Pourtant, dans l’ordonnance rendue le 21 novembre, le juge a estimé sans autre précision et motivation qu’ « aucun des moyens développés par l’association requérante n’est de nature à créer un doute sérieux sur la légalité de l’arrêté du 26 octobre 2016 par lequel le préfet du Jura a accordé à la communauté de communes Champagnole Porte du Haut-Jura, la dérogation prévue à l’article L. 411-2 du code de l’environnement en vue de la réalisation d’une zone d’activités économiques dans la commune de Montrond ».

Ainsi, le préfet du Jura et le juge des référés ont considéré qu’une nouvelle rédaction des motivations, en application de la loi du 11 juillet 1979, suffisait à remplir les conditions d’octroi de la dérogation et à satisfaire aux exigences légales et réglementaires du code de l’environnement.

Incompréhension

Mais comment aujourd’hui le projet pourrait-il répondre au motif tenant à l’existence de raisons impératives d’intérêt public majeur ? S’il ne remplissait pas les conditions le 21 octobre dernier, il ne peut les remplir davantage un mois plus tard. L’inconsistance de la note du 25 octobre produite tardivement en cours d’instance n’aurait pas dû échapper au juge.

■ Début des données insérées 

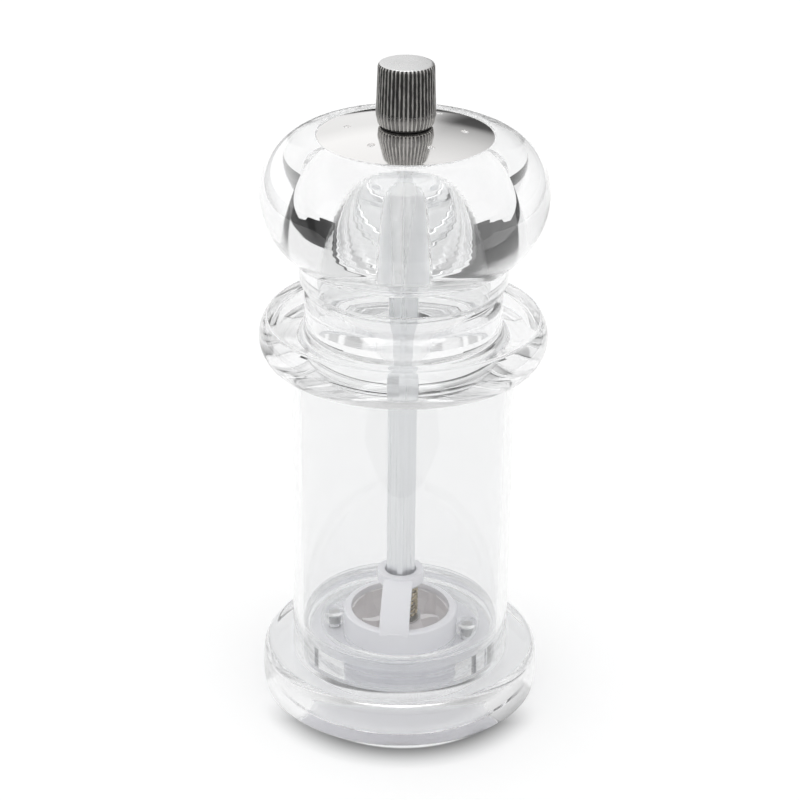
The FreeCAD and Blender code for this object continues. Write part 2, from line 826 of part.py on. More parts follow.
def make_drive_washer():
    body = new_body("drive_washer")
    bottom = size.guide_bottom - size.end_gap - size.drive_washer_thickness
    face = new_sketch(body, "DriveWasherFace", "XY_Plane", bottom, size.bar_turn)
    circle(face, 0, 0, size.drive_washer_radius)
    square(face, size.drive_washer_flats)
    pad(body, face, size.drive_washer_thickness)
    return bottom


def make_spring(seat_top, washer_bottom):
    """An open coil: a wire circle swept along a helix between its two washers."""
    coil_radius = size.spring_radius - size.wire_radius
    wire_bottom = seat_top + size.end_gap + size.wire_radius
    height = washer_bottom - size.end_gap - size.wire_radius - wire_bottom
    spine = doc.addObject("Part::Helix", "SpringSpine")
    bind(spine, "Radius", coil_radius)
    bind(spine, "Height", height)
    bind(spine, "Pitch", height / size.spring_turns)
    bind(spine, "Placement.Base.z", wire_bottom)
    wire = doc.addObject("Part::Circle", "SpringWire")
    bind(wire, "Radius", size.wire_radius)
    wire.Placement = FreeCAD.Placement(vector(0, 0), FreeCAD.Rotation(vector(1, 0), 90))
    bind(wire, "Placement.Base.x", coil_radius)
    bind(wire, "Placement.Base.z", wire_bottom)
    spine.SegmentLength = 0.25
    doc.recompute()
    spring = doc.addObject("Part::Sweep", "Spring")
    spring.Label = "spring"
    spring.Sections = [wire]
    spring.Spine = (spine, [f"Edge{index + 1}" for index in range(len(spine.Shape.Edges))])
    spring.Solid = True
    spring.Frenet = True
    doc.recompute()
    sub_parts.append(spring)


def make_rotor_screw(washer_bottom):
    """Pan head with a hexagon socket, and a shank up into the shaft's tapped end."""
    body = new_body("rotor_screw")
    head_top = washer_bottom - size.end_gap
    head_bottom = head_top - size.rotor_head_height
    edge = size.small_chamfer
    outline = Outline(new_sketch(body, "ScrewOutline", "XZ_Plane"), 0, head_bottom)
    outline.line(size.rotor_head_radius - edge, head_bottom)
    outline.left(size.rotor_head_radius, head_bottom + edge, edge)
    outline.line(size.rotor_head_radius, head_top)
    outline.line(size.rotor_screw_radius, head_top)
    outline.line(size.rotor_screw_radius, head_top + size.rotor_screw_length)
    outline.line(0, head_top + size.rotor_screw_length)
    revolve(body, outline.close())
    socket = new_sketch(body, "SocketFace", "XY_Plane", head_bottom)
    across = size.socket_radius
    rise = across * math.sqrt(0.75)
    hexagon = Outline(socket, across, 0)
    hexagon.line(across / 2, rise)
    hexagon.line(-across / 2, rise)
    hexagon.line(-across, 0)
    hexagon.line(-across / 2, -rise)
    hexagon.line(across / 2, -rise)
    pocket(body, hexagon.close(), "Socket", size.socket_depth, upwards=True)


def make_base_plate():
    body = new_body("base_plate")
    edge = size.small_chamfer
    outline = Outline(
        new_sketch(body, "PlateOutline", "XZ_Plane"), size.plate_opening, size.plate_bottom
    )
    outline.line(size.plate_radius - edge, size.plate_bottom)
    outline.left(size.plate_radius, size.plate_bottom + edge, edge)
    outline.line(size.plate_radius, size.plate_top)
    outline.line(size.plate_opening, size.plate_top)
    revolve(body, outline.close())
    screw_holes(body)


def make_carrier_screws():
    """Two slotted pan-head screws: separate solids that share one body."""
    body = new_body("carrier_screws")
    body.AllowCompound = True
    head_top = size.plate_bottom - size.end_gap
    head_bottom = head_top - size.carrier_head_height
    heads = new_sketch(body, "HeadFaces", "XY_Plane", head_bottom, size.boss_angle)
    shanks = new_sketch(body, "ShankFaces", "XY_Plane", head_bottom, size.boss_angle)
    slots = new_sketch(body, "SlotFaces", "XY_Plane", head_bottom, size.boss_angle)
    reach = size.carrier_head_radius + size.end_gap
    half_slot = size.slot_width / 2
    for side_sign in (-1, 1):
        along = size.boss_circle_radius * side_sign
        circle(heads, along, 0, size.carrier_head_radius)
        circle(shanks, along, 0, size.carrier_screw_radius)
        slot = Outline(slots, along - reach, -half_slot)
        slot.line(along + reach, -half_slot)
        slot.line(along + reach, half_slot)
        slot.line(along - reach, half_slot)
        slot.close()
    pad(body, heads, size.carrier_head_height, "Heads")
    pad(body, shanks, size.carrier_screw_top - head_bottom, "Shanks")
    pocket(body, slots, "Slots", size.slot_depth, upwards=True)


def make_all():
    make_foot()
    make_barrel()
    make_salt_head()
    make_shaker_disc()
    make_knob()
    ring_body(
        "knob_insert",
        size.insert_bore_radius,
        size.insert_radius,
        size.insert_bottom,
        size.insert_length,
    )
    ring_body(
        "knob_washer",
        size.knob_washer_hole,
        size.knob_washer_radius,
        size.knob_washer_bottom,
        size.knob_washer_thickness,
    )
    make_drive_shaft()
    make_grinder_carrier()
    make_stator()
    make_rotor()
    spring_top = make_drive_washer()
    seat_bottom = size.rotor_top + size.end_gap
    ring_body(
        "spring_seat",
        size.spring_seat_hole,
        size.spring_seat_radius,
        seat_bottom,
        size.spring_seat_thickness,
    )
    make_spring(seat_bottom + size.spring_seat_thickness, spring_top)
    washer_bottom = size.rotor_bottom - size.end_gap - size.rotor_washer_thickness
    ring_body(
        "rotor_washer",
        size.rotor_washer_hole,
        size.rotor_washer_radius,
        washer_bottom,
        size.rotor_washer_thickness,
    )
    make_rotor_screw(washer_bottom)
    make_base_plate()
    make_carrier_screws()


def check_document():
    """Stops before anything is written if an object failed or a shape is not sound."""
    for item in doc.Objects:
        if any(word in item.State for word in ("Invalid", "Error")):
            raise RuntimeError(f"{item.Label} did not compute: {item.State}")
    for part in sub_parts:
        shape = part.Shape
        if shape.isNull() or not shape.isValid() or not shape.Solids:
            raise RuntimeError(f"{part.Label} has no sound shape")


make_all()
doc.recompute()
check_document()
os.makedirs("parts", exist_ok=True)
for part in sub_parts:
    part.Shape.exportStep(f"parts/{part.Label}.step")
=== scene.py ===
import math

import bmesh
import bpy
from mathutils import Matrix, Vector


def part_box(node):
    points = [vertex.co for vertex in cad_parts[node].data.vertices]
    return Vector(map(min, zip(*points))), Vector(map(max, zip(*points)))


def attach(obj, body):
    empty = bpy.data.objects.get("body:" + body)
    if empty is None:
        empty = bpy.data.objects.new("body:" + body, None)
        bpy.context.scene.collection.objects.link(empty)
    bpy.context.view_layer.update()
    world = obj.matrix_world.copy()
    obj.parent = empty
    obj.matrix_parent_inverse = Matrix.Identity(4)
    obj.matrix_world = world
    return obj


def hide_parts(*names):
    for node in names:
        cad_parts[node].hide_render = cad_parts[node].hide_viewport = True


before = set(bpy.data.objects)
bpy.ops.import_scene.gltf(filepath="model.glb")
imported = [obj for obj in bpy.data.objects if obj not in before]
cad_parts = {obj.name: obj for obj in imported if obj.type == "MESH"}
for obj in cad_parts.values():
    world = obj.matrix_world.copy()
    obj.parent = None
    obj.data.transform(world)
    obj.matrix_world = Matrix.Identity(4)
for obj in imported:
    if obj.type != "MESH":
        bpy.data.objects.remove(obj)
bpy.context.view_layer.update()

MM = 0.001
STEPS = 256
FLUTES = 42
BAR_TURN = math.radians(-3.5)
BOUNCES = 160


def node_size(node):
    """Radius, bottom and top of a turned CAD node, in millimetres."""
    low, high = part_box(node)
    return high.x / MM, low.z / MM, high.z / MM


# --- shapes -----------------------------------------------------------------


class Profile:
    """A turned outline in millimetres, as (radius, height) rows; it runs anticlockwise."""

    def __init__(self, radius, height):
        self.rows = [(radius, height)]

    def line(self, radius, height, steps=1):
        start = self.rows[-1]
        for step in range(1, steps + 1):
            along = step / steps
            self.rows.append((start[0] + (radius - start[0]) * along,
                              start[1] + (height - start[1]) * along))
        return self

    def turn(self, radius, height, bend, steps):
        """An arc of radius |bend| to the point: it turns left if bend is positive."""
        start = Vector(self.rows[-1])
        end = Vector((radius, height))
        chord = end - start
        rise = math.sqrt(max(bend * bend - (chord.length / 2) ** 2, 0.0))
        side = Vector((-chord.y, chord.x)).normalized() * math.copysign(rise, bend)
        centre = (start + end) / 2 + side
        first = start - centre
        sweep = 2 * math.asin(min(chord.length / 2 / abs(bend), 1.0)) * math.copysign(1, bend)
        for step in range(1, steps + 1):
            angle = sweep * step / steps
            spun = Matrix.Rotation(angle, 2) @ first
            self.rows.append((centre.x + spun.x, centre.y + spun.y))
        return self

    def left(self, radius, height, bend, steps=8):
        return self.turn(radius, height, bend, steps)

    def right(self, radius, height, bend, steps=8):
        return self.turn(radius, height, -bend, steps)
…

En outre, comment le projet ne pourrait-il pas être de nature à remettre en cause l’état de conservation favorable des espèces menacées du site dans leur aire de répartition naturelle, autre critère défendu à l’article L. 411-2, au regard de l’indigence des mesures compensatoires et de l’absence de prise en compte dans la dérogation d’espèces protégées à fort intérêt patrimonial !?

La CPEPESC ne cache pas son désarroi et son indignation face à cette décision incompréhensible.

Espérons que les juges du fond sauront accueillir autrement les moyens défendus par la CPEPESC dans cette affaire, notamment ceux tenant aux nombreuses insuffisances et lacunes de l’étude d’impact faune-flore.